§ Given task:
Print the data that follows exactly.

§ Information shown:
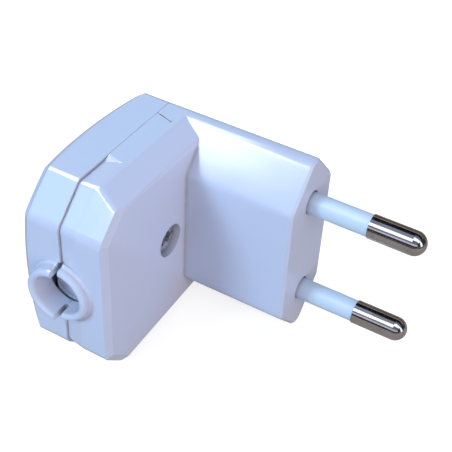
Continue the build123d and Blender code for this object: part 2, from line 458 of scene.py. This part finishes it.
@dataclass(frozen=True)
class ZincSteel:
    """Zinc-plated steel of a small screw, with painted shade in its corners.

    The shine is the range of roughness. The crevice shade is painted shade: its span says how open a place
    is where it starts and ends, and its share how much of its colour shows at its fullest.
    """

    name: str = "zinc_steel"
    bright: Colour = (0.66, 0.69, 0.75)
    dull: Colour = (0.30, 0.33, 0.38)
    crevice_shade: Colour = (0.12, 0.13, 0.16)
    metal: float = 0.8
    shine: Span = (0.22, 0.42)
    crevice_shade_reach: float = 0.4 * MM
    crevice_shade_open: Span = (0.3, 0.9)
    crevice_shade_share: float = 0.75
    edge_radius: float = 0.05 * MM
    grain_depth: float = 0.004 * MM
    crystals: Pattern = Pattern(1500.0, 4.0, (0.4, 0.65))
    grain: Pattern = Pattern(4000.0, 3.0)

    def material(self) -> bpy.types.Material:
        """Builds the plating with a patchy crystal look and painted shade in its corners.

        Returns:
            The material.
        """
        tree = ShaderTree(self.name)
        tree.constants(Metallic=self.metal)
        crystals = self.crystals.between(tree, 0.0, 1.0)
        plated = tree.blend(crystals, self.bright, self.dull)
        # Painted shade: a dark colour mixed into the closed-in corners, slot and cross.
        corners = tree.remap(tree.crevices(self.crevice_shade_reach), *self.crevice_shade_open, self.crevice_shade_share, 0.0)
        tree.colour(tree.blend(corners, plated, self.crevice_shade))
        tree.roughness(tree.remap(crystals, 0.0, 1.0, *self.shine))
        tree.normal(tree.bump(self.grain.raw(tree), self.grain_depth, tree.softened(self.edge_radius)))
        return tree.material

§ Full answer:
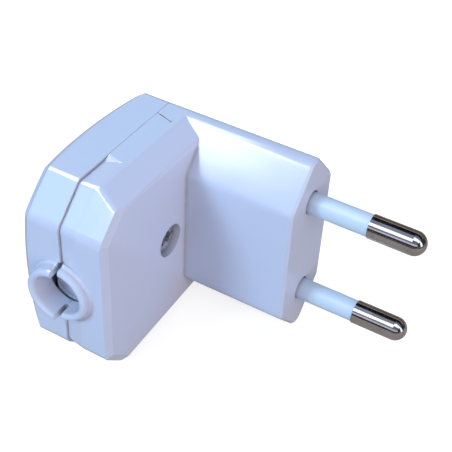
Continue the build123d and Blender code for this object: part 2, from line 458 of scene.py. This part finishes it.
@dataclass(frozen=True)
class ZincSteel:
    """Zinc-plated steel of a small screw, with painted shade in its corners.

    The shine is the range of roughness. The crevice shade is painted shade: its span says how open a place
    is where it starts and ends, and its share how much of its colour shows at its fullest.
    """

    name: str = "zinc_steel"
    bright: Colour = (0.66, 0.69, 0.75)
    dull: Colour = (0.30, 0.33, 0.38)
    crevice_shade: Colour = (0.12, 0.13, 0.16)
    metal: float = 0.8
    shine: Span = (0.22, 0.42)
    crevice_shade_reach: float = 0.4 * MM
    crevice_shade_open: Span = (0.3, 0.9)
    crevice_shade_share: float = 0.75
    edge_radius: float = 0.05 * MM
    grain_depth: float = 0.004 * MM
    crystals: Pattern = Pattern(1500.0, 4.0, (0.4, 0.65))
    grain: Pattern = Pattern(4000.0, 3.0)

    def material(self) -> bpy.types.Material:
        """Builds the plating with a patchy crystal look and painted shade in its corners.

        Returns:
            The material.
        """
        tree = ShaderTree(self.name)
        tree.constants(Metallic=self.metal)
        crystals = self.crystals.between(tree, 0.0, 1.0)
        plated = tree.blend(crystals, self.bright, self.dull)
        # Painted shade: a dark colour mixed into the closed-in corners, slot and cross.
        corners = tree.remap(tree.crevices(self.crevice_shade_reach), *self.crevice_shade_open, self.crevice_shade_share, 0.0)
        tree.colour(tree.blend(corners, plated, self.crevice_shade))
        tree.roughness(tree.remap(crystals, 0.0, 1.0, *self.shine))
        tree.normal(tree.bump(self.grain.raw(tree), self.grain_depth, tree.softened(self.edge_radius)))
        return tree.material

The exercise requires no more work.